Task objective:
Begin at the line containing "on both faces" and stop at the line containing "obj.matrix_world = Matrix.Identity(4)"; copy those lines exactly, ends included, and nothing else.

Data shown:
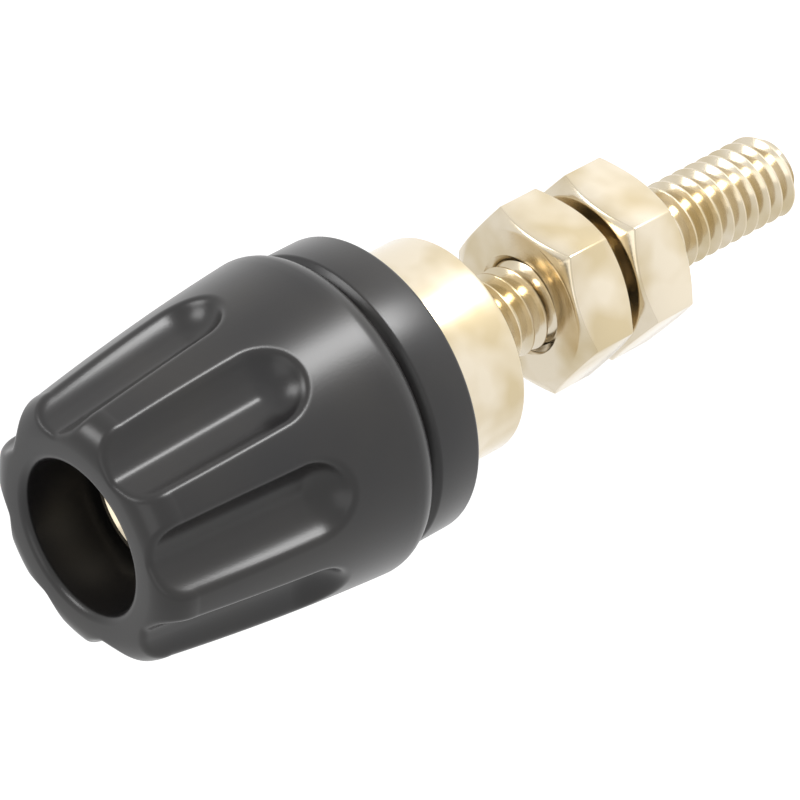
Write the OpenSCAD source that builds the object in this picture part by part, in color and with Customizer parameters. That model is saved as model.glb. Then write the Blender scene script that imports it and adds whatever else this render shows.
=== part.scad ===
// Panel binding post with a screw stud, a plug socket and a fluted clamping knob.
// Origin: centre of the flange's seat, the face that bears on the panel.
// +Z runs along the post to the knob's mouth; the screw stud runs down to -Z.

/* [Stud] */
// Major diameter of the stud's screw thread
stud_d = 4.166; // [3.8:0.001:4.6]
// Length of the stud below the seat
stud_len = 20.6; // [17:0.1:26]
// Height of the chamfer at the stud's tip
stud_chamfer = 0.4; // [0.1:0.05:0.8]

/* [Flange] */
// Diameter of the flange
flange_d = 10.4; // [9.4:0.1:13]
// Thickness of the flange
flange_h = 4.5; // [3:0.1:7]
// Chamfer round the flange's two edges
flange_edge = 0.2; // [0.05:0.05:0.5]

/* [Sleeve] */
// Major diameter of the sleeve's screw thread
sleeve_d = 6.35; // [6:0.01:6.8]
// Length of the sleeve above the flange
sleeve_len = 12.7; // [11:0.1:15]
// Chamfer round the sleeve's rim
sleeve_chamfer = 0.35; // [0.1:0.05:0.5]
// Diameter of the plug socket
socket_d = 4; // [3:0.05:4.4]
// Depth of the plug socket below the sleeve's rim, without its drill point
socket_depth = 11.9; // [9:0.1:12.4]
// Chamfer at the plug socket's entry
socket_chamfer = 0.4; // [0.1:0.05:0.45]
// Angle of the drill point at the bottom of the socket
drill_point = 118; // [90:1:140]
// Diameter of the cross hole that takes a bare wire
wire_hole_d = 2.4; // [1:0.1:2.6]
// Height of the cross hole's centre above the flange
wire_hole_z = 2.1; // [1.8:0.05:2.8]
// Width of the thread relief where the sleeve meets the flange
relief_w = 0.7; // [0.3:0.05:0.8]
// Depth of the thread relief below the thread's crests
relief_depth = 0.5; // [0.2:0.05:0.7]

/* [Threaded insert] */
// Length of the insert
insert_len = 7.6; // [6:0.1:8]
// Diameter of the insert's foot, flush with the back of the knob
insert_foot_d = 10.2; // [9.8:0.1:11]
// Thickness of the insert's foot
insert_foot_h = 1; // [0.5:0.1:1.5]
// Diameter of the insert's barrel
insert_d = 9.2; // [8.8:0.1:9.5]
// Diameter at the bottom of the insert's retaining groove
insert_groove_d = 8.3; // [7.8:0.1:8.5]
// Width of the insert's retaining groove
insert_groove_w = 1.4; // [0.8:0.1:2]
// Chamfer at both ends of the insert's thread
insert_chamfer = 0.3; // [0.1:0.05:0.4]

/* [Knob] */
// Length of the knob
knob_len = 16.38; // [15:0.01:19]
// Diameter of the knob's mouth
mouth_d = 7.2; // [7:0.1:8]
// Rounding of the mouth's edge
mouth_round = 0.25; // [0.1:0.05:0.4]
// Diameter of the knob at its front face, over the rounded edge
front_d = 12.1; // [11.8:0.1:13]
// Rounding of the front face's outer edge
front_round = 0.4; // [0.1:0.05:0.6]
// Largest diameter of the knob, at its shoulder
shoulder_d = 15.2; // [14.4:0.1:17]
// Rounding of the shoulder
shoulder_round = 1.15; // [0.6:0.05:1.5]
// How far the knob's side bulges out of a straight cone
side_bulge = 0.14; // [0.02:0.01:0.3]
// Diameter at the bottom of the groove between the shoulder and the collar
neck_d = 13.1; // [12.4:0.1:13.6]
// Height of the sloping wall between the groove and the collar
neck_slope = 0.3; // [0.1:0.05:0.5]
// Diameter of the collar at the back of the knob
collar_d = 14.15; // [13.8:0.05:15]
// Height of the collar, from the back of the knob to the groove
collar_h = 2.68; // [2:0.01:3.5]
// Rounding of the collar's edges
collar_round = 0.2; // [0.1:0.05:0.3]

/* [Flutes] */
// Number of grip flutes round the knob
flute_count = 8; // [5:1:8]
// Radius of a flute's hollow
flute_r = 2.1; // [1.6:0.05:2.4]
// Distance of a flute's floor from the axis at the front face
flute_floor_front = 5.2; // [5.1:0.05:5.6]
// Distance of a flute's floor from the axis at its ball end
flute_floor_back = 5.52; // [5.4:0.01:6]
// Distance from the front face to the centre of a flute's ball end
flute_len = 7.6; // [5:0.1:8.5]

/* [Nuts] */
// Width of a nut across its flats
nut_af = 7.94; // [6.6:0.01:9.5]
// Thickness of a nut
nut_h = 3.18; // [2:0.01:4]
// Diameter of a nut's face inside the corner chamfer
nut_face_d = 7.5; // [6.2:0.1:7.6]
// Angle between a nut's face and its corner chamfer
nut_chamfer_angle = 30; // [15:1:45]
// Chamfer at both ends of a nut's thread
nut_bore_chamfer = 0.3; // [0.1:0.05:0.5]
// Distance from the seat to the front nut
panel_space = 4.54; // [3:0.01:5]
// Gap between the two nuts
nut_gap = 0.65; // [0.2:0.05:1.5]
// Turn of the front nut about the stud
front_nut_turn = 24; // [0:1:59]
// Turn of the rear nut about the stud
rear_nut_turn = 21; // [0:1:59]

/* [Fits] */
// Radial clearance of each screw thread, at the crests
thread_fit = 0.05; // [0.02:0.01:0.08]
// Clearance between the insert and the knob moulded round it
insert_fit = 0.05; // [0.02:0.01:0.08]

/* [Hidden] */

$fn = 96;
plating = "#E3D6B8";
bare_brass = "#C9A861";
black_plastic = "#38373A";

past = 1;                 // how far a cut runs past a face
bulge_steps = 8;          // segments along the knob's side
round_steps = 5;          // segments in a quarter round
stud_r = stud_d / 2;
sleeve_r = sleeve_d / 2;
sleeve_bore_r = sleeve_r + thread_fit;
rim_z = flange_h + sleeve_len;
socket_floor_z = rim_z - socket_depth;
socket_point_h = (socket_d / 2) / tan(drill_point / 2);
groove_mid = (insert_foot_h + insert_len) / 2;
front_nut_z = -panel_space - nut_h;
rear_nut_z = front_nut_z - nut_gap - nut_h;
nut_bore_r = stud_r + thread_fit;

// Points on an arc about (x, y), from angle a to angle b
function arc(x, y, r, a, b, steps = round_steps) =
    [for (i = [0 : steps]) let (t = a + (b - a) * i / steps) [x + r * cos(t), y + r * sin(t)]];

// Points from p to q on a shallow curve that stands out by rise at its middle
function bowed(p, q, rise) =
    let (side = q - p, out = [side[1], -side[0]] / norm(side))
    [for (i = [0 : bulge_steps]) let (t = i / bulge_steps) p + side * t + out * 4 * rise * t * (1 - t)];

// Half outline of the insert, from the axis out; fit grows it into the pocket that holds it
function insert_outline(fit, below) = [
    [0, -below],
    [insert_foot_d / 2 + fit, -below],
    [insert_foot_d / 2 + fit, insert_foot_h + fit],
    [insert_d / 2 + fit, insert_foot_h + fit],
    [insert_d / 2 + fit, groove_mid - insert_groove_w / 2 + fit],
    [insert_groove_d / 2 + fit, groove_mid - insert_groove_w / 2 + fit],
    [insert_groove_d / 2 + fit, groove_mid + insert_groove_w / 2 - fit],
    [insert_d / 2 + fit, groove_mid + insert_groove_w / 2 - fit],
    [insert_d / 2 + fit, insert_len + fit],
    [0, insert_len + fit]
];

// Half outline of the solid knob, from the collar's back face up to the front face
function knob_outline() =
    let (
        collar_r = collar_d / 2,
        shoulder_z = collar_h + shoulder_round,
        shoulder_x = shoulder_d / 2 - shoulder_round,
        front_x = front_d / 2 - front_round,
        side_foot = [shoulder_d / 2, shoulder_z],
        side_top = [front_d / 2, knob_len - front_round]
    )
    concat(
        [[0, 0]],
        arc(collar_r - collar_round, collar_round, collar_round, -90, 0),
        arc(collar_r - collar_round, collar_h - neck_slope - collar_round, collar_round, 0, 45),
        [[neck_d / 2, collar_h]],
        arc(shoulder_x, shoulder_z, shoulder_round, -80, -10),
        bowed(side_foot, side_top, side_bulge),
        arc(front_x, knob_len - front_round, front_round, 15, 90),
        [[0, knob_len]]
    );

// Half outline of a hex nut's corner-chamfer envelope
function nut_envelope() =
    let (corner_r = nut_af / sqrt(3) + past, face_r = nut_face_d / 2,
         drop = (corner_r - face_r) * tan(nut_chamfer_angle))
    [[0, 0], [face_r, 0], [corner_r, drop], [corner_r, nut_h - drop], [face_r, nut_h], [0, nut_h]];

// Chamfered hole right through a part that stands on z = 0
module tapped_hole(r, height, chamfer) {
    translate([0, 0, -past]) cylinder(r = r, h = height + 2 * past);
    translate([0, 0, -chamfer]) cylinder(r1 = r + 2 * chamfer, r2 = r, h = 2 * chamfer);
    translate([0, 0, height - chamfer]) cylinder(r1 = r, r2 = r + 2 * chamfer, h = 2 * chamfer);
}

// Turned bar: stud, flange and sleeve in one piece, before it is drilled
module turned_bar() {
    rotate_extrude() polygon([
        [0, -stud_len],
        [stud_r - stud_chamfer / 2, -stud_len],
        [stud_r, -stud_len + stud_chamfer],
        [stud_r, 0],
        [flange_d / 2 - flange_edge, 0],
        [flange_d / 2, flange_edge],
        [flange_d / 2, flange_h - flange_edge],
        [flange_d / 2 - flange_edge, flange_h],
        [sleeve_r - relief_depth, flange_h],
        [sleeve_r - relief_depth, flange_h + relief_w],
        [sleeve_r, flange_h + relief_w],
        [sleeve_r, rim_z - sleeve_chamfer],
        [sleeve_r - sleeve_chamfer, rim_z],
        [0, rim_z]
    ]);
}

module post() {
    color(plating) difference() {
        turned_bar();
        translate([0, 0, socket_floor_z]) cylinder(r = socket_d / 2, h = socket_depth + past);
        translate([0, 0, socket_floor_z - socket_point_h])
            cylinder(r1 = 0, r2 = socket_d / 2, h = socket_point_h);
        translate([0, 0, rim_z - socket_chamfer])
            cylinder(r1 = socket_d / 2, r2 = socket_d / 2 + 2 * socket_chamfer, h = 2 * socket_chamfer);
        translate([-sleeve_d, 0, flange_h + wire_hole_z])
            rotate([0, 90, 0]) cylinder(r = wire_hole_d / 2, h = 2 * sleeve_d);
    }
}

module threaded_insert() {
    color(bare_brass) translate([0, 0, flange_h]) difference() {
        rotate_extrude() polygon(insert_outline(0, 0));
        tapped_hole(sleeve_bore_r, insert_len, insert_chamfer);
    }
}

// One grip flute: a round-nosed groove along the +X side, open at the front face
module flute() {
    floor_back = [flute_floor_back + flute_r, 0, knob_len - flute_len];
    floor_front = [flute_floor_front + flute_r, 0, knob_len];
    lean = atan2(floor_front[0] - floor_back[0], flute_len);
    translate(floor_back) {
        sphere(r = flute_r);
        rotate([0, lean, 0]) cylinder(r = flute_r, h = flute_len + 2 * past);
    }
}

// Rounded edge of the knob's mouth, as the ring of material that is cut away
module mouth_edge() {
    rotate_extrude() polygon(concat(
        [[0, knob_len + past], [0, knob_len - mouth_round]],
        arc(mouth_d / 2 + mouth_round, knob_len - mouth_round, mouth_round, 180, 90),
        [[mouth_d / 2 + mouth_round, knob_len + past]]
    ));
}

module knob() {
    color(black_plastic) translate([0, 0, flange_h]) difference() {
        rotate_extrude() polygon(knob_outline());
        rotate_extrude() polygon(insert_outline(insert_fit, past));
        cylinder(r = mouth_d / 2, h = knob_len + past);
        mouth_edge();
        for (i = [0 : flute_count - 1]) rotate([0, 0, i * 360 / flute_count]) flute();
    }
}

// Hex nut that stands on z = 0, chamfered on both faces
module hex_nut() {
    difference() {
        intersection() {
            cylinder(d = nut_af / cos(30), h = nut_h, $fn = 6);
            rotate_extrude() polygon(nut_envelope());
        }
        tapped_hole(nut_bore_r, nut_h, nut_bore_chamfer);
    }
}

module front_nut() {
    color(plating) translate([0, 0, front_nut_z]) rotate([0, 0, front_nut_turn]) hex_nut();
}

module rear_nut() {
    color(plating) translate([0, 0, rear_nut_z]) rotate([0, 0, rear_nut_turn]) hex_nut();
}

post();
threaded_insert();
knob();
front_nut();
rear_nut();
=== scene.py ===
"""Dresses a packed panel binding post: threads, soft moulded edges, finishes and a small studio.

Every size is in millimetres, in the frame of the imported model: the origin is the centre of the
flange's seat, and +Z runs along the post to the knob's mouth.
"""

import logging
import math
from dataclasses import dataclass, field
from enum import Enum
from typing import Callable, Protocol, Sequence, Union

import bpy
import numpy as np
from mathutils import Matrix, Vector


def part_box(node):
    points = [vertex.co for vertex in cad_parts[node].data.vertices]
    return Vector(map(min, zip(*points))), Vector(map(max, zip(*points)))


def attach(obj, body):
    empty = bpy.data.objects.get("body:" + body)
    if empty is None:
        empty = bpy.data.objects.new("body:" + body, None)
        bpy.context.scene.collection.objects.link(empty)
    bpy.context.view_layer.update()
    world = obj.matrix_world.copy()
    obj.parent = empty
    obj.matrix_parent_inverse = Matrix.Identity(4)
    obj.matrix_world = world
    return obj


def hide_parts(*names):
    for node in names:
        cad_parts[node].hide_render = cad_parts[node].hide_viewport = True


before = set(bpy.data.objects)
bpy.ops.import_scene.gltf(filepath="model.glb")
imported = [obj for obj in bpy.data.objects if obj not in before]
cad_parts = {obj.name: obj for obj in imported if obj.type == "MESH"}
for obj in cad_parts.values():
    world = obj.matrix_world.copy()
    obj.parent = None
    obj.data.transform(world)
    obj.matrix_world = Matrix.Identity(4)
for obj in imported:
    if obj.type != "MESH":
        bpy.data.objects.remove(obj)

LOG = logging.getLogger("binding_post")
MM = 0.001                  # metres in a millimetre
WELD = 1e-7                 # metres: vertices closer than this are one vertex
ON_ROW = 1e-3               # millimetres: vertices this close to a height are on it
TINY = 1e-9                 # keeps a division from meeting zero

Point = tuple[float, float]
NodeInput = Union[float, Sequence[float], bpy.types.NodeSocket]


# ---------------------------------------------------------------- colours and node trees

def linear(hex_colour: str) -> tuple[float, float, float, float]:
    """Turns an sRGB hex colour into linear light.

    Args:
        hex_colour: Six hex digits after a hash.

    Returns:
        Red, green, blue and an alpha of 1.
    """
    shares = [int(hex_colour[i:i + 2], 16) / 255 for i in (1, 3, 5)]
    red, green, blue = (s / 12.92 if s <= 0.04045 else ((s + 0.055) / 1.055) ** 2.4 for s in shares)
    return red, green, blue, 1.0


def add_node(tree: bpy.types.NodeTree, kind: str, settings: dict | None = None,
             inputs: dict[str | int, NodeInput] | None = None) -> bpy.types.Node:
    """Adds a node, sets its properties, and sets or links its inputs.

    Args:
        tree: The node tree that takes the node.
        kind: The node's type name.
        settings: Properties of the node by name.
        inputs: A value, or the socket that feeds it, for each input by name or place.

    Returns:
        The new node.
    """
    node = tree.nodes.new(kind)
    for name, value in (settings or {}).items():
        setattr(node, name, value)
    for name, value in (inputs or {}).items():
        if isinstance(value, bpy.types.NodeSocket):
            tree.links.new(value, node.inputs[name])
        else:
            node.inputs[name].default_value = value
    return node


def new_material(name: str) -> tuple[bpy.types.Material, bpy.types.NodeTree]:
    """Makes an empty node material.

    Args:
        name: The material's name.

    Returns:
        The material and its cleared node tree.
    """
    material = bpy.data.materials.new(name)
    material.use_nodes = True
    material.node_tree.nodes.clear()
    return material, material.node_tree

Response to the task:
// Hex nut that stands on z = 0, chamfered on both faces
module hex_nut() {
    difference() {
        intersection() {
            cylinder(d = nut_af / cos(30), h = nut_h, $fn = 6);
            rotate_extrude() polygon(nut_envelope());
        }
        tapped_hole(nut_bore_r, nut_h, nut_bore_chamfer);
    }
}

module front_nut() {
    color(plating) translate([0, 0, front_nut_z]) rotate([0, 0, front_nut_turn]) hex_nut();
}

module rear_nut() {
    color(plating) translate([0, 0, rear_nut_z]) rotate([0, 0, rear_nut_turn]) hex_nut();
}

post();
threaded_insert();
knob();
front_nut();
rear_nut();
=== scene.py ===
"""Dresses a packed panel binding post: threads, soft moulded edges, finishes and a small studio.

Every size is in millimetres, in the frame of the imported model: the origin is the centre of the
flange's seat, and +Z runs along the post to the knob's mouth.
"""

import logging
import math
from dataclasses import dataclass, field
from enum import Enum
from typing import Callable, Protocol, Sequence, Union

import bpy
import numpy as np
from mathutils import Matrix, Vector


def part_box(node):
    points = [vertex.co for vertex in cad_parts[node].data.vertices]
    return Vector(map(min, zip(*points))), Vector(map(max, zip(*points)))


def attach(obj, body):
    empty = bpy.data.objects.get("body:" + body)
    if empty is None:
        empty = bpy.data.objects.new("body:" + body, None)
        bpy.context.scene.collection.objects.link(empty)
    bpy.context.view_layer.update()
    world = obj.matrix_world.copy()
    obj.parent = empty
    obj.matrix_parent_inverse = Matrix.Identity(4)
    obj.matrix_world = world
    return obj


def hide_parts(*names):
    for node in names:
        cad_parts[node].hide_render = cad_parts[node].hide_viewport = True


before = set(bpy.data.objects)
bpy.ops.import_scene.gltf(filepath="model.glb")
imported = [obj for obj in bpy.data.objects if obj not in before]
cad_parts = {obj.name: obj for obj in imported if obj.type == "MESH"}
for obj in cad_parts.values():
    world = obj.matrix_world.copy()
    obj.parent = None
    obj.data.transform(world)
    obj.matrix_world = Matrix.Identity(4)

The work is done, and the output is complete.